I just want to be your man.
Shirley come back to me,
Followed by Shirley's rebuttal:
You don't love me.
I could plainly see.
you try to make a fool of me,
I must leave you Lee.
After the make-up, the saga continued with the recording Shirley Is Back.
Not long after, they were at it again with the recording, I'm Leaving.
Lee, to who the statement was directed, replied with, Oh Please Don't Go. The latter was in turn met with Shirley's response, You Lied And Cheated. Lee was persistent, responding with But I Love You So. The saga would only end with The Proposal.
NEVER IN HARMONY
Singing in a style that was different from other duos, they almost never sang in harmony, preferring to alternate their parts individually.
For a decade, between 1952 and 1962, they made some of the most exciting and unusual music. The contrast between Shirley's high quavering soprano and Lee's rich bluesy baritone brought a new dimension to rhythm and blues and gave the act its appeal.
Born between 1935 and 1936, in the cradle of rhythm and blues- New Orleans - the sweethearts of the blues grew up in the same neighbourhood of Seventh Ward, but met as 12-year-olds at the Mary C. Convent School in 1947.
They became interested in singing and doing concerts in their neighbourhood with other children and soon became obsessed with the writing of bluesy ballads.
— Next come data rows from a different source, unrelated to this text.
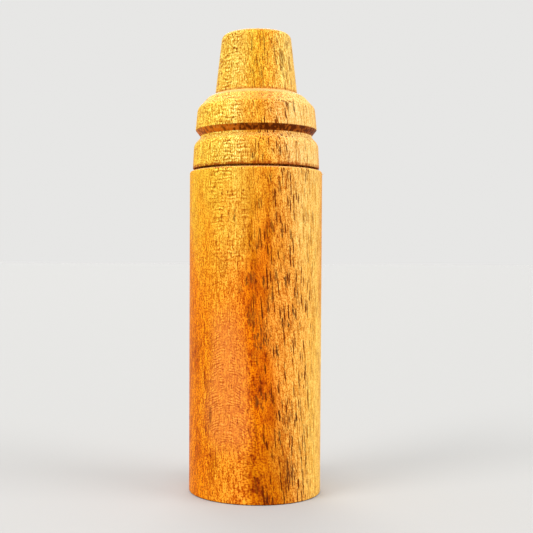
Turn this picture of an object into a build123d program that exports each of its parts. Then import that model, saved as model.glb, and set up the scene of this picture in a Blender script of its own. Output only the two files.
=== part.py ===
# Mouth-blown turkey locator call, turned from one hardwood blank.
#
# The call stands on the bell end of its barrel. A turned head, the mouthpiece, plugs into the
# barrel's socket on two rubber rings. The head's tenon is bored out as the reed chamber, and a
# plastic tone board plugs into it from below, also on two rubber rings. A film reed lies on the
# board's face, with its tail clamped under a cork wedge. Air goes in at the nose, round the reed,
# down the board's trough and out through the barrel.
#
# Millimetres and degrees. The origin is the centre of the bell end, +Z runs up the axis to the
# nose, and the reed faces -Y.

from build123d import *
from math import radians, tan
import os

INCH = 25.4

# ---- Drills: the bores are stock sizes ----
bell_bore_r = 3 / 4 * INCH / 2
socket_r = 7 / 8 * INCH / 2
chamber_r = 5 / 8 * INCH / 2
blow_hole_r = 3 / 8 * INCH / 2
drill_point_angle = 118.0

# ---- Heights above the bell end ----
barrel_top = 73.3
tenon_end = 46.0
chamber_top = 86.0
call_top = 104.75

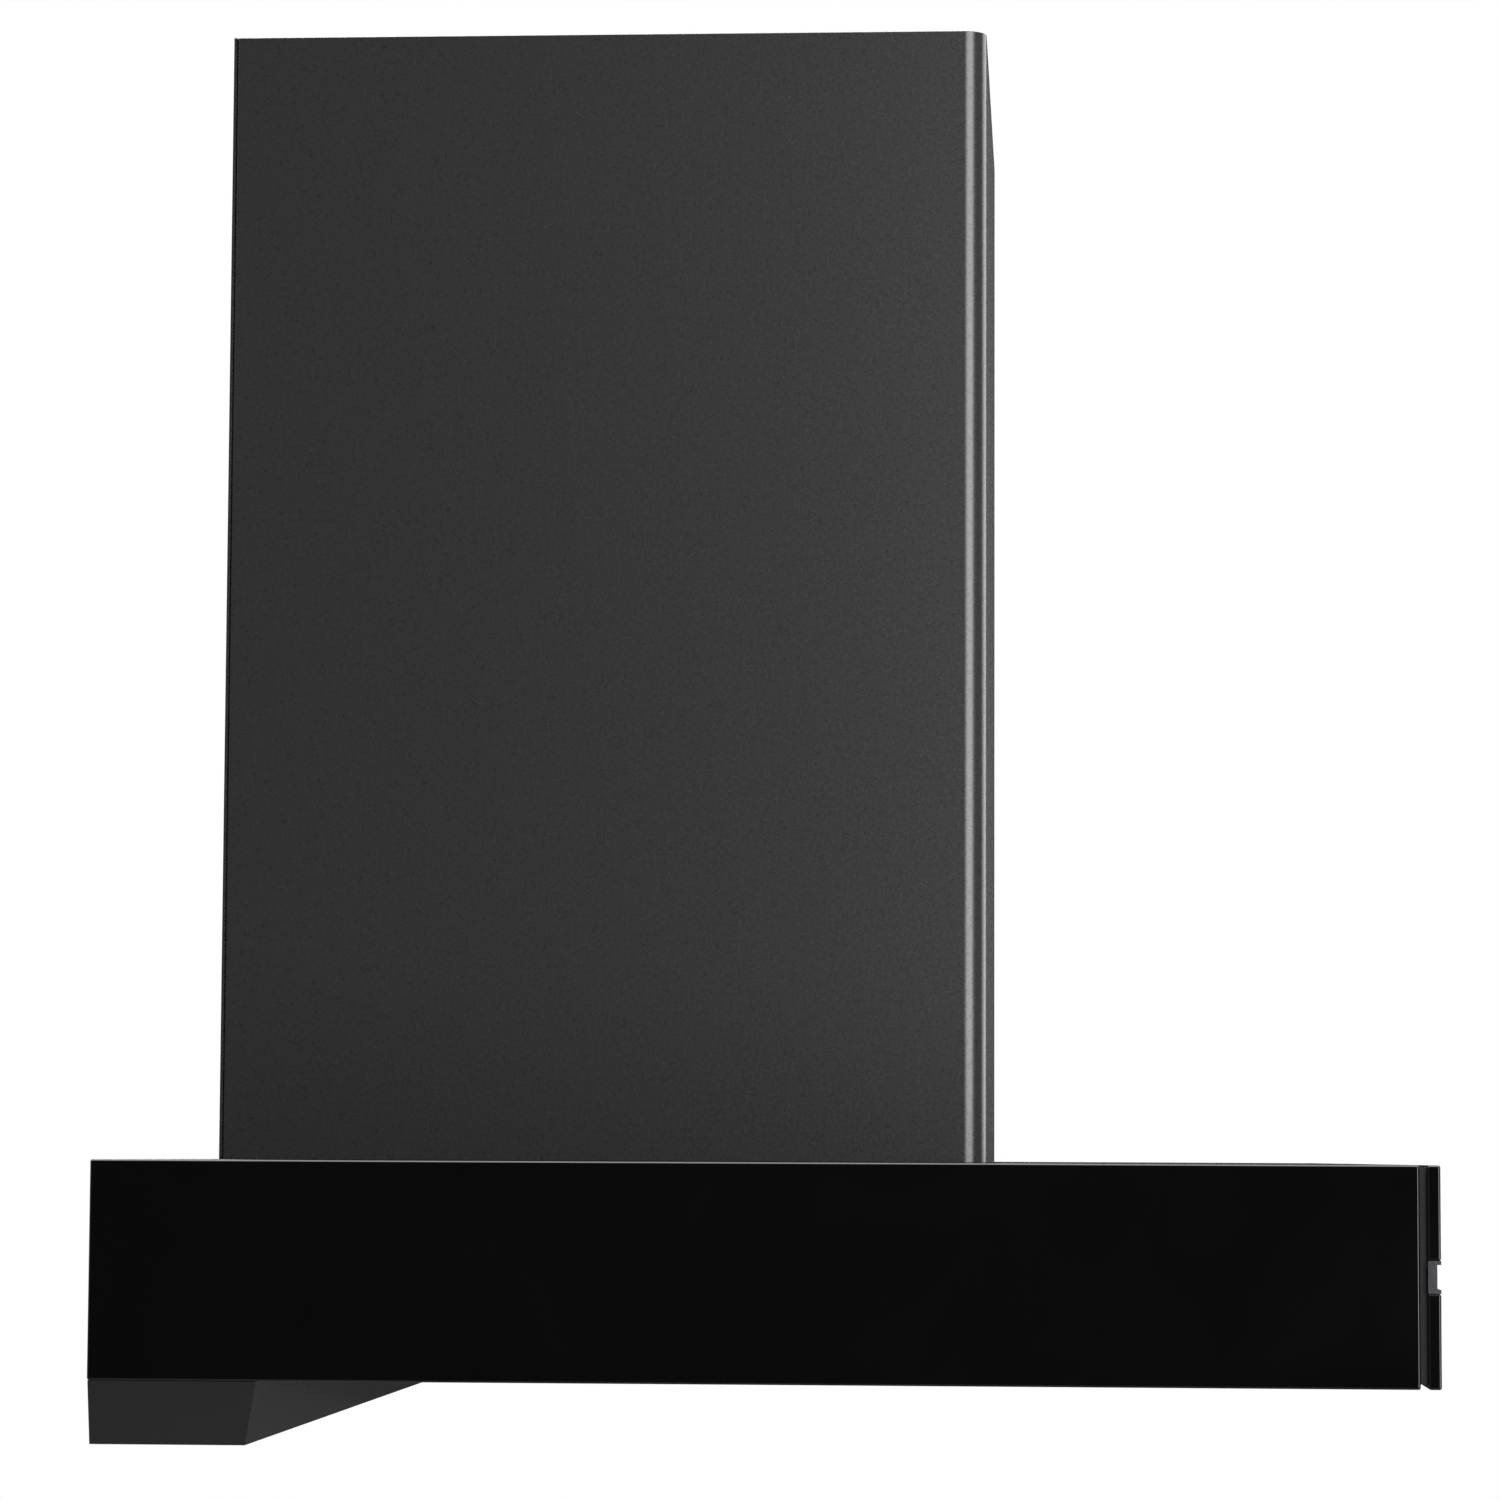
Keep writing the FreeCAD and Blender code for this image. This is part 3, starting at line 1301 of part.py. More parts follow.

In short order, they pestered Cosimo Matassa, New Orleans premier studio owner, aligned to Aladdin records, for an opportunity to record a Leonard Lee composition titled I'm Gone.
"We'd go up there almost everyday," Shirley remarked.
"We kept bugging Cosimo until he said, 'OK, as long as you got two dollars'."
"We raised the money and cut a demo of I'm Gone. It transformed two unknown 16-year-old kids into chart-topping R&B stars, almost overnight.
The majority of the duo's recordings were done at Matassa's studio between 1952 and 1959, with arrangements by Dave Bartholomew, who also spearheaded Fats Domino's career.
Bartholomew, who also had personal hits with The Monkey Speaks His Mind, When The Saints Go Marching In, and Who Drank My Beer, played trumpet in the duos musical backing, which brought a prodigious swing to New Orleans' rhythm and blues, and later influenced early Jamaican music.
The duo's biggest hits remain its most enduring. Feel So Good, was a No. 5 R&B hit in 1955; Rock All Night and I Feel Good, were No. 5 hits in 1956. Other big hits included Lee Goofed, Lee's Dream, That's What I'll Do and I'll Thrill You. But it was the 1957 rocker Let The Good Times Roll, which kicked off the soundtrack to the 1973 rock revival movie of the same name, and introduced them to the white rock market, propelling the duo to perpetual prominence.
A million-selling hit, which climbed to No. 2 on the R&B charts, the title was supplied by a club-goer as Shirley rejected his drunken advances.
"Aw come on baby," he persisted, "Let the good times roll."
The duo left Aladdin in 1959 and recorded with less distinction for the Warwick and Imperial labels, before splitting up in 1963.
After being out of the music business for a number of years, Shirley made a dramatic return in 1974, as Shirley and Company, with the chart-topping disco record Shame, Shame, while Lee obtained a degree in sociology and worked with a government agency until his death on October 23, 1976.